Regret theory is a decision-making theory that considers how people anticipate the regret they might feel if a different choice would have produced a better outcome. Instead of evaluating only expected payoff, a person may also weigh the emotional pain of being wrong.
In finance, regret can affect when people buy, sell, hold, diversify, or avoid risk. It helps explain why investors sometimes cling to losing positions, avoid decisions after a painful loss, or chase a missed opportunity because they do not want to feel left behind again.
Key Takeaways
- Regret theory focuses on anticipated regret, not just expected return.
- Investors may avoid action because they fear making a choice that looks wrong later.
- Regret can lead to holding losers, selling winners too early, or chasing past performance.
- The theory overlaps with behavioral finance concepts such as loss aversion and hindsight bias.
- Clear rules and diversified portfolios can reduce regret-driven decisions.
How Regret Affects Choices
Regret is strongest when a person can clearly imagine the better alternative. An investor who sells a stock before it rises may feel regret because the missed gain is easy to see. Another investor who refuses to sell a losing investment may be trying to avoid admitting that the original purchase was a mistake.

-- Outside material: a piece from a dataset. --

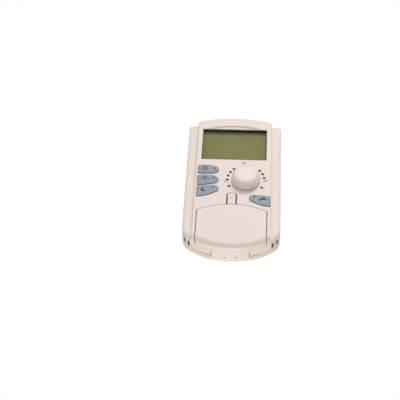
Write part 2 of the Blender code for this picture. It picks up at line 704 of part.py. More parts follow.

Regret can also make inaction feel safer than action. Doing nothing may feel less blameworthy, even when it leaves the investor with a concentrated, expensive, or poorly matched portfolio.
Common Investing Patterns
Regret Pattern | How It Can Show Up |
|---|---|
Avoiding a sale | Holding a losing investment to avoid realizing the mistake |
Chasing performance | Buying after a strong run because missing out felt painful |
Overweighting recent pain | Avoiding normal risk after a recent loss |
Decision paralysis | Keeping an unsuitable portfolio because every change feels blameworthy |
Using Regret Productively
Regret is not always irrational. It can be useful if it prompts better preparation, more careful diversification, or clearer risk limits. The problem is when regret becomes the hidden driver of decisions that should be based on goals, time horizon, taxes, liquidity, and risk tolerance.
Precommitment can help. Rebalancing rules, position-size limits, tax plans, and written investment policies can make it easier to act consistently when emotions are loud.
The Bottom Line
Regret theory explains why financial decisions are shaped by the fear of feeling wrong later. Investors cannot eliminate regret, but they can reduce its influence by making decisions through a clear process instead of reacting to imagined alternatives.